New Zealand First has put the brakes on Labour's plan to repeal the three strikes law - dealing a major blow to Justice Minister Andrew Little.
Mr Little had been expected to bring the matter before Cabinet on Monday morning, but instead called a media conference to say that would not happen.
"New Zealand First have said they are not prepared to support the repeal of Three Strikes at this point," he told media.
"They didn't want that to be seen as separate from a broader programme of criminal justice reform."
Asked whether NZ First had pulled its support or reneged on a deal, Mr Little said that was a question for that party.
"I stand by all the judgments that I've made," he said.
"You don't get a paper before Cabinet that hasn't already gone before a variety of hoops and we had done that.
"But people reflect and we got to the point where I'm not putting the paper up."
Mr Little said New Zealand First was still committed to broader criminal justice reform - just not in "a piecemeal approach". The three-strikes law has been widely criticised by lawyers and academics.
A fuller reform package will be presented at a criminal justice summit in August.
Asked whether the three strikes repeal could reappear as part of that package, Mr Little said "everything is on the table".
The three strikes law - passed in 2010 - set up a three-stage system of increasing consequences for repeat serious violent offenders.
On a third 'strike', the sentence must be the maximum possible unless the court considers it would be manifestly unjust.
National leader Simon Bridges said the "embarrassing back down" underlined the cracks in the coalition government.
"The coalition parties have been found to not even be talking to each other and Andrew Little's comments about Three Strikes have been shown to be ill-advised bluster."
Mr Bridges said the government was making up policy on the hoof and had a "reckless" approach to law and order.
"These are incredibly serious matters but this is amateur hour stuff from a government quickly proving its incompetence."
Christchurch victim rights advocate Norm Withers congratulated New Zealand First for spiking the repeal.
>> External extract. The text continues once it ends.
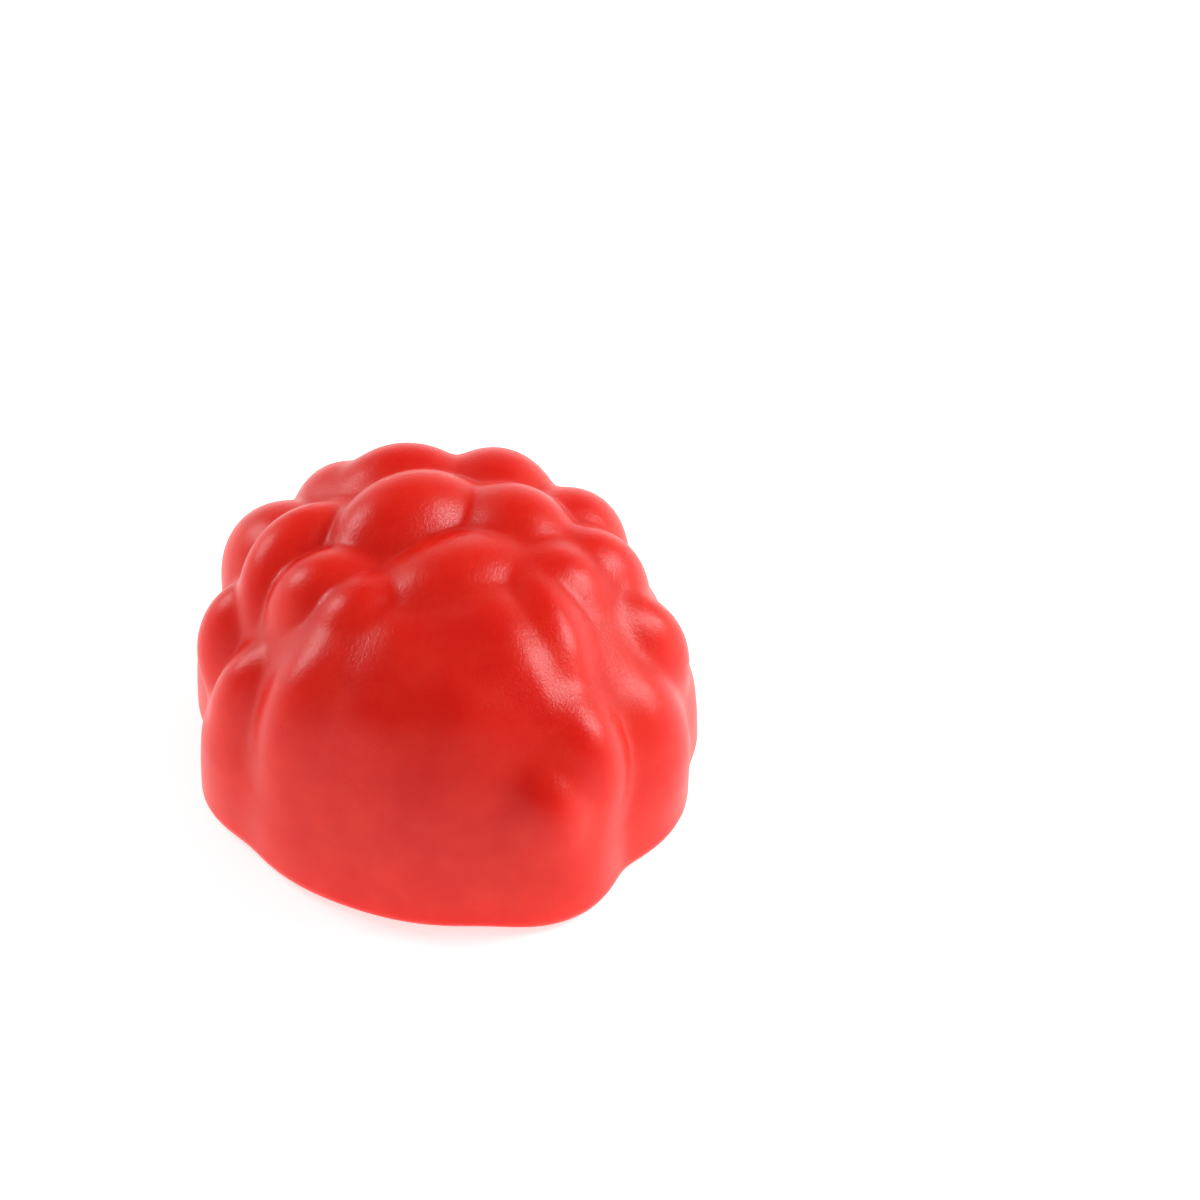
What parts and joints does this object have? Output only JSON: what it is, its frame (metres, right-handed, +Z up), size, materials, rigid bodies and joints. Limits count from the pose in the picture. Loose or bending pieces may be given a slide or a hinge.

Mr Withers started a law-and-order petition roughly two decades ago after his elderly mother was viciously beaten.
He said he was pleased that three strikes would stay.
"Quite frankly I believe Winston and the team have applied commonsense. They have always had a pretty strong view on law and order going back and I thought 'well if these guys turn around and support Mr Little, I will be deeply disappointed."
However, Victoria Univeristy criminology lecturer Liam Martin was worried the government's backdown might spell disaster for its promised wider justice reforms.
Mr Martin said it was deeply disappointing.
"Three strikes is failed American prison policy. It's a law named with a baseball slogan that doesn't even really make sense in New Zealand. So, I just hope New Zealand First won't derail the whole reform agenda on criminal justice. [It] has me worried about that."
Earlier today, Simon Bridges told Morning Report the law could reveal a divide between Labour and NZ First leader Winston Peters.
"We'll see the power dynamics of that and who's really in charge," Mr Bridges said.
"Winston Peters may take a slightly different view."
A number of victims of violent crime took out a full page advertisement in today's Herald against the repeal.
The open letter, backed by the Sensible Sentencing Trust, said "victims say no."
"We, the undersigned, are all personally the victims of serious violent crime, or close relatives of someone killed, maimed or sexually abused.
"We are all deeply concerned about the proposals to repeal the three strikes law, make bail easier, and generally to let people out of prison who need to be there," the letter read.